Jim, it’d be great to walk away with something concrete that acted a sort of action plan. The conceptual problem, though, is that it takes years to get any real plan moving in a university setting. The kinds of literacies that we’re interested in here, though, are such that they are constantly changing. Ten years ago it would have been a no-brainer that knowledge of HTML tags would be a must-have, but it’s not clear whether that’s true anymore. (Certainly you don’t have to know assembly code these days, which would have been an absolute necessity for the digital literacy of 30 years ago.) So any list of goals that we create might have to be dual-layered: one layer containing the specific literacies that we want students to develop, and another containing the reasoning that led to the first layer. That way, when technology changes in such a way that the first-order skills are different, or are ranked differently in terms of importance, we’ll have a consistent methodology for rethinking the goals.
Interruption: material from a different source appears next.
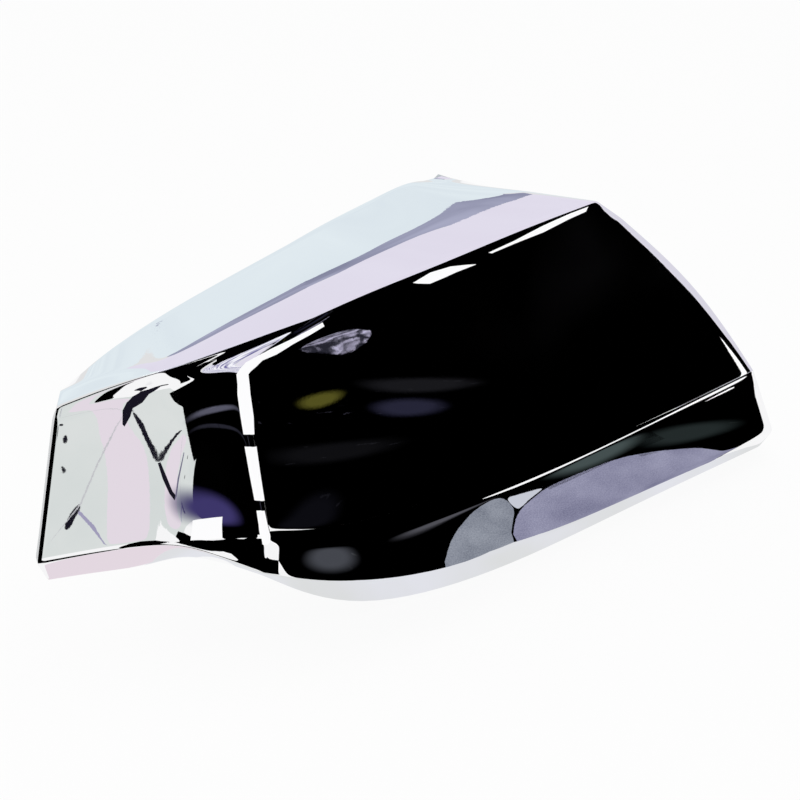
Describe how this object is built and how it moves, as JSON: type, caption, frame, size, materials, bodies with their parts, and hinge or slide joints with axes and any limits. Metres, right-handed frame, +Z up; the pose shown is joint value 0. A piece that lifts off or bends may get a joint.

While I’m taking notes here in this comments section, here’s a brief but potentially helpful articulation of “21st century literacies” from NCTE: www.ncte.org/positions/statements/21stcentdefinition
Boone, as you know, I’m interested in this, too — recently, working on the “Digital History Across the Curriculum” project (said curriculum is for a very small graduate program in Archives and Public History), I looked around for some guidance on what digital skills grad students in the humanities *ought* to have, but I had no luck. Jeff McClurken and I differ on whether to teach HTML to grad students in history, for instance — I say yes, but I don’t have any real proof that the reasoning that leads me to think that is valid.
Which is just to say that I’d be very interested in contributing to a document of the sort you describe.